Of the material below, the lines to be retyped are those from the line containing "prism = space_star()" through the line containing "for body, members", inclusive; reproduce them exactly.

....................

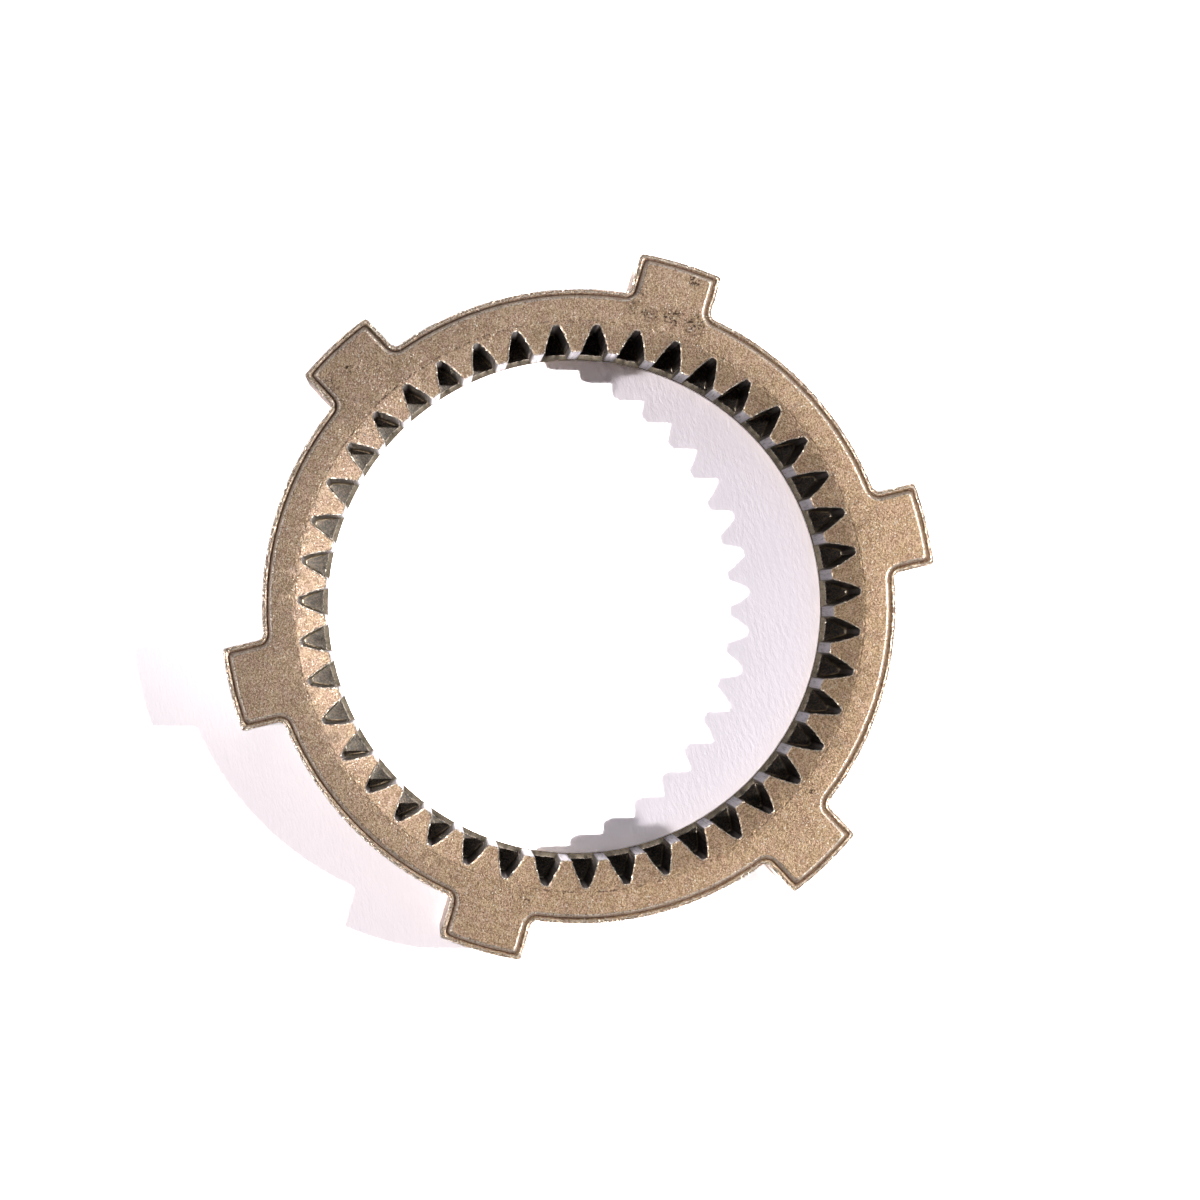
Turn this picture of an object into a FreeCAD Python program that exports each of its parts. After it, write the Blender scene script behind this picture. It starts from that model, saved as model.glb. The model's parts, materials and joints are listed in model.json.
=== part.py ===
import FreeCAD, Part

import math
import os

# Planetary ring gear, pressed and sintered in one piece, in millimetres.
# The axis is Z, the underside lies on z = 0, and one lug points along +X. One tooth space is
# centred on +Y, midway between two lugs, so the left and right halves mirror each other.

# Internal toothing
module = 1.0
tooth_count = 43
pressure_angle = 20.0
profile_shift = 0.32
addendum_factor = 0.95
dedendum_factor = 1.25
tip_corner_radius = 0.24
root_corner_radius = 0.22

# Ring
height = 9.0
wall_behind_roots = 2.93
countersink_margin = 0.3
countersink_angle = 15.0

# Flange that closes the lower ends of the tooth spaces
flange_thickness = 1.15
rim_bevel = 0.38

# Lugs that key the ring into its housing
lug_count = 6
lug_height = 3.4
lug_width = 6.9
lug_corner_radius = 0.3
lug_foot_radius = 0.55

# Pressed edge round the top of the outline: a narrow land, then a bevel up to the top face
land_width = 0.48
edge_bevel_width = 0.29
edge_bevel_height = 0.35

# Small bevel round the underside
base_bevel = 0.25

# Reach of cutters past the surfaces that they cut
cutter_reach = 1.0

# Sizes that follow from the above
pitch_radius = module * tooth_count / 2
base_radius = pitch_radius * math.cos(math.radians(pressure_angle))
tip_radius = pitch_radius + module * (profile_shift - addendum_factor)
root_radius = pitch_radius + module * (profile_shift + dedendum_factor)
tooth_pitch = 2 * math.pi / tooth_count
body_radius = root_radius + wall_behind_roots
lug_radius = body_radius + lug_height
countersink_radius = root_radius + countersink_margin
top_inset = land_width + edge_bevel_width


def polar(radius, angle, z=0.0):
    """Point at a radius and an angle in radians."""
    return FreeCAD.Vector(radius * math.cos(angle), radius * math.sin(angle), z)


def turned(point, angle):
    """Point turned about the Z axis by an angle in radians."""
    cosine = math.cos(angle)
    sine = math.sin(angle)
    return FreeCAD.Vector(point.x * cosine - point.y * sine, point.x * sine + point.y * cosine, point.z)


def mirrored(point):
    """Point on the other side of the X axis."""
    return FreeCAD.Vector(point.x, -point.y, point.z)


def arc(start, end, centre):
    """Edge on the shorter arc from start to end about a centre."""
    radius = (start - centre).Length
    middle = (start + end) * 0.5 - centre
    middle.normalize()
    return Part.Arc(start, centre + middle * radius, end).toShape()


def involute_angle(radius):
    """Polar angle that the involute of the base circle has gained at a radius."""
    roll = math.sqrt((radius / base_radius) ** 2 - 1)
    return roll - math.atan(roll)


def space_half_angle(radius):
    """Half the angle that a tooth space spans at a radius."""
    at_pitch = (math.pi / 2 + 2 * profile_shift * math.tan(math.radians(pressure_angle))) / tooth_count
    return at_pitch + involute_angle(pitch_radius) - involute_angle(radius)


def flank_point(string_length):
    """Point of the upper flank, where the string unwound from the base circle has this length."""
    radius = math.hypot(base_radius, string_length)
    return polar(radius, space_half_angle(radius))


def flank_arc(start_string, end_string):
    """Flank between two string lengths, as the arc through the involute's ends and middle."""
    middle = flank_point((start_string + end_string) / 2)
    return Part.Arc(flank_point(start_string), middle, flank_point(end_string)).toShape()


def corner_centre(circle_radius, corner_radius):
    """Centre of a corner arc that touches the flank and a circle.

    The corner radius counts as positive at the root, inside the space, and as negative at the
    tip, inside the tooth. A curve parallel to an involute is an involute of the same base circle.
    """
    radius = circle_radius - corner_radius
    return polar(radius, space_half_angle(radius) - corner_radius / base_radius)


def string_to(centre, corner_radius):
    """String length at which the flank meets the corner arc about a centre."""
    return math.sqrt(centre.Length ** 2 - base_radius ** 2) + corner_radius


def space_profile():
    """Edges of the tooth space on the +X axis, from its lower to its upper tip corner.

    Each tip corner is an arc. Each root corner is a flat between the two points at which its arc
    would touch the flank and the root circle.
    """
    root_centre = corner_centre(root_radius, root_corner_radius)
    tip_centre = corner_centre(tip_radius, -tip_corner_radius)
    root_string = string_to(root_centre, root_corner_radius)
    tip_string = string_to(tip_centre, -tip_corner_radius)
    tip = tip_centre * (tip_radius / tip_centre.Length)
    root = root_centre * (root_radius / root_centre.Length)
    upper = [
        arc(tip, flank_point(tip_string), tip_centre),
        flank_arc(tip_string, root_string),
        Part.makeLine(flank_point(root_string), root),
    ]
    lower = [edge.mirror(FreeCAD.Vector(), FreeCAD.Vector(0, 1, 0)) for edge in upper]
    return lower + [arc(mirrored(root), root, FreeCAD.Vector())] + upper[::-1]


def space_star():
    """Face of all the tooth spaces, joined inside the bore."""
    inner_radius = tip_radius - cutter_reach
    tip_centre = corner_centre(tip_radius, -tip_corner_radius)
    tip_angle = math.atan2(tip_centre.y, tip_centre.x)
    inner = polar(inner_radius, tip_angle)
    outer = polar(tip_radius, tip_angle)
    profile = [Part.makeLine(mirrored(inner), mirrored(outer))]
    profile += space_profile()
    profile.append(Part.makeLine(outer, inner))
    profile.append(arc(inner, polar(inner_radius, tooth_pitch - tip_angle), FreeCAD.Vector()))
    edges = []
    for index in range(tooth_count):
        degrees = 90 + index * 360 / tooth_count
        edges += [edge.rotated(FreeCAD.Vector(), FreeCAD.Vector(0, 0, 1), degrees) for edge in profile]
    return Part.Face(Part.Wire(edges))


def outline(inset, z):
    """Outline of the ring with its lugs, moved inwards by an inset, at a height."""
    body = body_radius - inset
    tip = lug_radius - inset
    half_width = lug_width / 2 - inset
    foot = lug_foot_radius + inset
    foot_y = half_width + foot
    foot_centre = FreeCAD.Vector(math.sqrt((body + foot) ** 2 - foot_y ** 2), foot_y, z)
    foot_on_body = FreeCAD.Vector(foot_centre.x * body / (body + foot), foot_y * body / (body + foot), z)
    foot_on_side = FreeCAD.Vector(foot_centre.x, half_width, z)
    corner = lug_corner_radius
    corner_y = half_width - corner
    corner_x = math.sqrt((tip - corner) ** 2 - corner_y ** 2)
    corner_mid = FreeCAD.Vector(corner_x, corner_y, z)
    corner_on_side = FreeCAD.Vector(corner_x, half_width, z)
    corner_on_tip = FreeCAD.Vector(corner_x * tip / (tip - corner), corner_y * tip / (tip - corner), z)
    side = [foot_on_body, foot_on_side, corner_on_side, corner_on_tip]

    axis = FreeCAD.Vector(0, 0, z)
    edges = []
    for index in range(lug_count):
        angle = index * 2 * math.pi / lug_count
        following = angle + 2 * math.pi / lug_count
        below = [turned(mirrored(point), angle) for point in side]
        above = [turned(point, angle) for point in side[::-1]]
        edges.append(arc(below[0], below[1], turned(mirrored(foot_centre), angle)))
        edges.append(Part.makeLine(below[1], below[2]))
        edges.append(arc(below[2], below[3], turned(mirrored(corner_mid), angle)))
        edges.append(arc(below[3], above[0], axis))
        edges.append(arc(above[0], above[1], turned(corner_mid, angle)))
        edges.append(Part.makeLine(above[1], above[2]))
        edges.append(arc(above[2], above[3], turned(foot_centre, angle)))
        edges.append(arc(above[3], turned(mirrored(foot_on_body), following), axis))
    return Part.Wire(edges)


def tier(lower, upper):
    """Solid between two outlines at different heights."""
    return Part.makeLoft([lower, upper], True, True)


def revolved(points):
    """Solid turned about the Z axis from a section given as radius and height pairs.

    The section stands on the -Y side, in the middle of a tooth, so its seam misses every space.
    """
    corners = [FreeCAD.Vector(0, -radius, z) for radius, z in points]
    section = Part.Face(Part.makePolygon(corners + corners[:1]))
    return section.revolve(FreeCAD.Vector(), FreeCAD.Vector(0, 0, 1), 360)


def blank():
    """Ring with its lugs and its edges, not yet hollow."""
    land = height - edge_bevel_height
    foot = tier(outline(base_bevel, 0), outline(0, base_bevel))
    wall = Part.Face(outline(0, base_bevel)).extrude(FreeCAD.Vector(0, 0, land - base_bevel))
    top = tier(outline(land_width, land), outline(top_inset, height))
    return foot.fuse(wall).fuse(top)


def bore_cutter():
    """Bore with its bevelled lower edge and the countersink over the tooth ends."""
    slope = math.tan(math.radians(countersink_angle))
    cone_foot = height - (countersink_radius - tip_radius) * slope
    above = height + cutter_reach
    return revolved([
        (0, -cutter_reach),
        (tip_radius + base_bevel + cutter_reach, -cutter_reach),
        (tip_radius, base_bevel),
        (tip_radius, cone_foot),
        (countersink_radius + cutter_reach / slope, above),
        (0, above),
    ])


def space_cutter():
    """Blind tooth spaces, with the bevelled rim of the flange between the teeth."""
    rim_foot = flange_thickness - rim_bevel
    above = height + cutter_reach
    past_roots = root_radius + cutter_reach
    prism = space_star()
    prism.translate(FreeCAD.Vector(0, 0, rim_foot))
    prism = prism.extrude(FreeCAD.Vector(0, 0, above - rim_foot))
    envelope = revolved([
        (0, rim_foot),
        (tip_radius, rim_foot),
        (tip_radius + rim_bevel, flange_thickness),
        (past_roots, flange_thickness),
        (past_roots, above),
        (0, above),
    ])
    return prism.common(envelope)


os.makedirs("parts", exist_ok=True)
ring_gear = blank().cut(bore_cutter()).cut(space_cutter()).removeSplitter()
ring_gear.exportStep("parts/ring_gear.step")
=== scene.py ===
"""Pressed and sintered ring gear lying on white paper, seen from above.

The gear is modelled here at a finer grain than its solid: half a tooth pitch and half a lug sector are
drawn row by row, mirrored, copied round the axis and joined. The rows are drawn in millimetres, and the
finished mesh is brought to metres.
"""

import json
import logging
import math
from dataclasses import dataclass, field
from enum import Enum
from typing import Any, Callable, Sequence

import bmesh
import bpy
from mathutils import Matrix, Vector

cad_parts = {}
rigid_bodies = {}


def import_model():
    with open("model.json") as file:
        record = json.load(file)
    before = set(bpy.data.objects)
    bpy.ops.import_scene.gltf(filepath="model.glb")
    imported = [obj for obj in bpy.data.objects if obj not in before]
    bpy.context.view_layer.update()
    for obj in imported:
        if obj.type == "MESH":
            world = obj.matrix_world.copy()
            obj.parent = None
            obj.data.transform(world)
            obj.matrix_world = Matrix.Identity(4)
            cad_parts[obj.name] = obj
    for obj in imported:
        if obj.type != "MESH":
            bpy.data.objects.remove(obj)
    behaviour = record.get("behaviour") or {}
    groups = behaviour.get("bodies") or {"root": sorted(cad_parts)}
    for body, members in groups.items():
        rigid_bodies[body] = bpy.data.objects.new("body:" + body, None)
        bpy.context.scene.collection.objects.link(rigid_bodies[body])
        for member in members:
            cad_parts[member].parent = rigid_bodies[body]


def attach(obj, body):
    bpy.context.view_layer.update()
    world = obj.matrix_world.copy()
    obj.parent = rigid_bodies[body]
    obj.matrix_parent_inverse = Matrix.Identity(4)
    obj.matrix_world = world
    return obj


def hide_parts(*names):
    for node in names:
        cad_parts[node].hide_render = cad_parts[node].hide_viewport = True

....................

Response to the exercise:
    prism = space_star()
    prism.translate(FreeCAD.Vector(0, 0, rim_foot))
    prism = prism.extrude(FreeCAD.Vector(0, 0, above - rim_foot))
    envelope = revolved([
        (0, rim_foot),
        (tip_radius, rim_foot),
        (tip_radius + rim_bevel, flange_thickness),
        (past_roots, flange_thickness),
        (past_roots, above),
        (0, above),
    ])
    return prism.common(envelope)


os.makedirs("parts", exist_ok=True)
ring_gear = blank().cut(bore_cutter()).cut(space_cutter()).removeSplitter()
ring_gear.exportStep("parts/ring_gear.step")
=== scene.py ===
"""Pressed and sintered ring gear lying on white paper, seen from above.

The gear is modelled here at a finer grain than its solid: half a tooth pitch and half a lug sector are
drawn row by row, mirrored, copied round the axis and joined. The rows are drawn in millimetres, and the
finished mesh is brought to metres.
"""

import json
import logging
import math
from dataclasses import dataclass, field
from enum import Enum
from typing import Any, Callable, Sequence

import bmesh
import bpy
from mathutils import Matrix, Vector

cad_parts = {}
rigid_bodies = {}


def import_model():
    with open("model.json") as file:
        record = json.load(file)
    before = set(bpy.data.objects)
    bpy.ops.import_scene.gltf(filepath="model.glb")
    imported = [obj for obj in bpy.data.objects if obj not in before]
    bpy.context.view_layer.update()
    for obj in imported:
        if obj.type == "MESH":
            world = obj.matrix_world.copy()
            obj.parent = None
            obj.data.transform(world)
            obj.matrix_world = Matrix.Identity(4)
            cad_parts[obj.name] = obj
    for obj in imported:
        if obj.type != "MESH":
            bpy.data.objects.remove(obj)
    behaviour = record.get("behaviour") or {}
    groups = behaviour.get("bodies") or {"root": sorted(cad_parts)}
    for body, members in groups.items():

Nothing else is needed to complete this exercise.